Wednesday, October 26, 2016

Quote of the day: Special Fact-Check Edition

(Updated below.)

They are truly floundering now, and it's a marvel to see, like watching armadillos try to swim.

- Charlie Pierce, the Sultan of Similes, the Ace of Analogies, and Master of Mammal Metaphors, marveling at the dreadful performance byTrump surrogates in the run-up to Election Day.

It's a wonderful image – suggestive of plummeting to the bottom of the lake with a minimum of satisfaction and a maximum of splash. And that's certainly the situation Trump surrogates find themselves in these days.

But as it turns out, it's not the situation that actual living armadillos find themselves in. The Google thing took less than a second to point me to a web page called Armadillo Fact File (yes, of course it exists) in response to my three word search query: can armadillos swim? (Click to enlarge. )

One tinkers with brother Pierce's prose at one's peril, but I modestly – humbly – suggest that the position that Trump surrogates like Gingrich are finding themselves in is less like a happy armadillo skillfully crossing a river (although the disturbing image of “gulping air into their intestines” sounds nearer the mark than any of us should find comfortable) and more instead like a luckless, lumbering creature trying desperately but unsuccessfully to avoid a particularly unattractive Nemesis.

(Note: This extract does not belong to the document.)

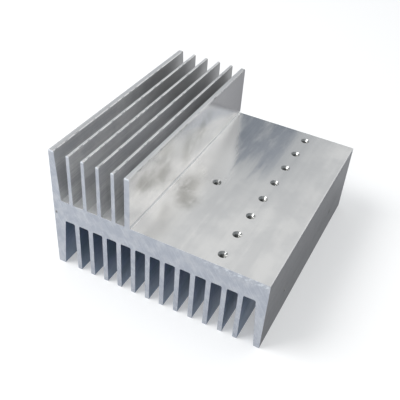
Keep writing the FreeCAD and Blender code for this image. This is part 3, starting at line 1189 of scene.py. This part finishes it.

Perhaps it's more like watching an armadillo try to outrun a 1958 Buick Roadmaster.

Just a suggestion.

(Updated, later the same day:

Okay, now I'm flattering myself that Pierce is just messing with my head. Here he is, reflecting on the $100 eponymous signature cocktail at the newly opened Trump International Hotel, a few blocks away from -- and as close as Trump'll ever get to -- the White House:

I'm really not ready for someone to tell me that the problem with my Bloody Mary is that there isn't enough winter-wheat in the Yeltsin Juice. But it is of a piece with the candidate himself, who has the over-aesthetic taste of a Bonobo in a $1,000 tux.
Yes, the somber, sad-eyed bonobo does look dreadful in a $1000 tux.